Mr. Justice Harlan, in his concurring opinion in Tacoma v. Taxpayers of Tacoma (1958), 357 U. S. 320, 342, 2 L. Ed. (2d) 1345, 1358, 78 S. Ct. 1209, 1221, said:

“ . . . I do not understand the Court to suggest that the Federal Power Act endowed the Commission and the Court of Appeals with authority to decide any issues of state law if such law were deemed controlling, or that had the Court of Appeals undertaken to do so, such a determination would have foreclosed re-examination of such a decision in other proceedings.”

It is our view that the decision and the opinion of the Court of Appeals for the District of Columbia in Public Util. Dist. No. 1 of Pend Oreille Cy. v.
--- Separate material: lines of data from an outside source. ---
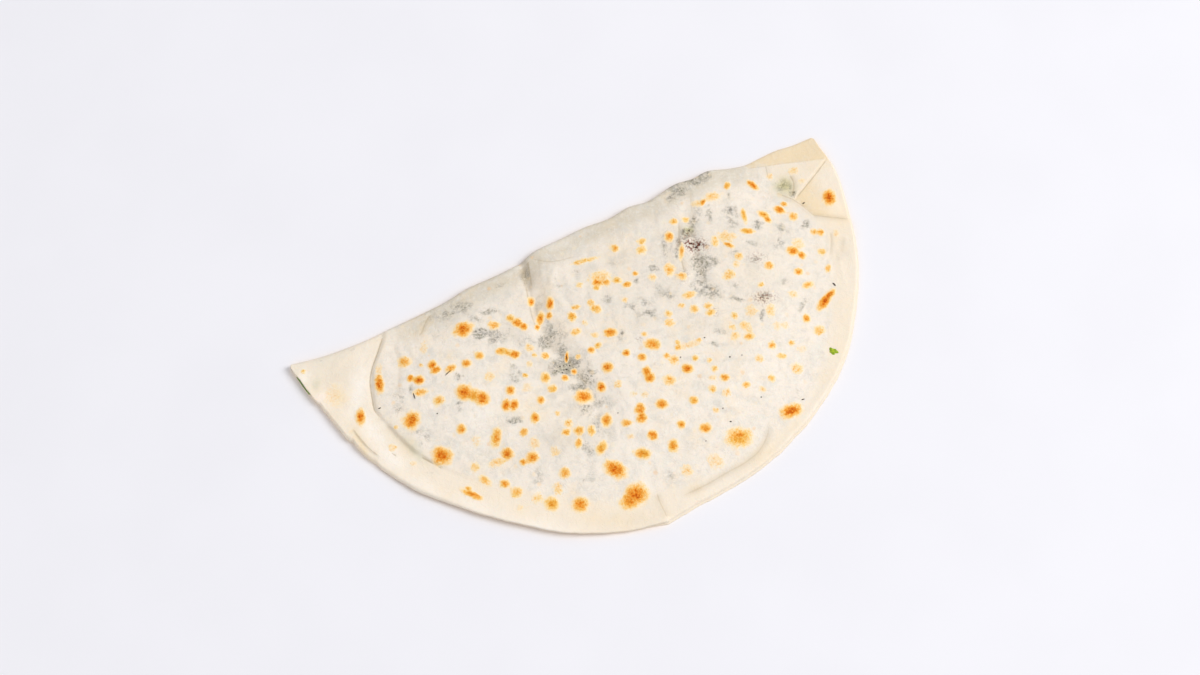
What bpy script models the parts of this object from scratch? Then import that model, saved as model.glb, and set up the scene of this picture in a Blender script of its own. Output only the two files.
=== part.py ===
"""Qutab: a thin round of dough, folded in half over chopped greens and pressed shut along its rim.

Sizes are in millimetres and become metres where a mesh is made. While the form is worked out, the
left tip is the zero point, X runs along the fold and -Y points to the rounded rim. At the end all is
moved so that the origin is the centre of the underside's box.
"""

import math

import bmesh
import bpy
import numpy as np

MM = 0.001

# Driving dimensions.
SHEET = 1.0  # one layer of dough
GAP = 0.3  # clearance between dough and filling
RIM = 2.0  # both layers, pressed together
MARGIN = 3.1  # the left margin, with a thin tongue of filling between its layers
MOUND = 6.6  # height of the filled middle
FOLD_HEIGHT = 4.6  # height of the folded edge over the filling
FOLD_DEPTH = 2.8  # how far back from the fold its rounding reaches
TIP_SHARE = 0.35  # and at most this share of a section, at the tips
SHOULDER = 15.0  # width of the slope behind the folded edge
EASE = 34.0  # width over which the mound reaches its full height
FOOT_STEP, FOOT_STEP_WIDTH = 0.7, 1.8  # at the left the mound starts with a small step
FOOT_SLOPE = 0.4  # and this share of its rise begins at once, while elsewhere all of it begins softly
STEP_FADE_X, STEP_FADE_Y = (74.0, 40.0), (-86.0, -56.0)  # where the step and the slope fade out
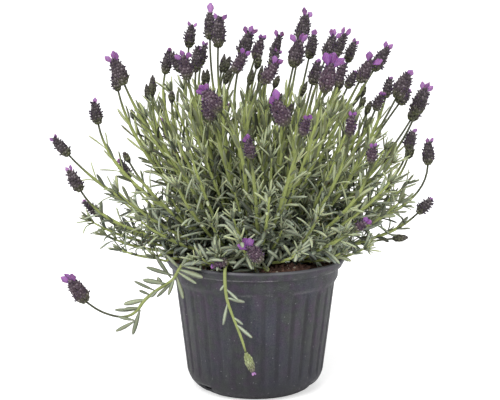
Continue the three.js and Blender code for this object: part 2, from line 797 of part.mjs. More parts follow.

Federal Power Comm., supra, is not decisive of the issues now pending in the Superior Court of King County, and that court should proceed in accordance with our former direction.

The writ of mandamus will issue.

Ott, C. J., Weaver, Hunter, and Hale, JJ., concur.

“Every city or town owning its own electric power and light plant may exercise the power of eminent domain as provided by law for the condemnation of private property for any of the corporate uses or purposes of the city or town: Provided, That no city or town shall acquire, by purchase or condemnation, any publicly or privately owned electric power and light plant or electric system located in any other city or town except with the approval of a majority of the qualified electors of the city or town in which the property to be acquired is situated; nor shall any city or town acquire by condemnation the electric power and light plant or electric system, or any part thereof, belonging to or owned or operated by any municipal corporation, mutual, nonprofit, or cooperative association or organization, or by a public utility district.” RCW 35.84.030. (Italics ours.)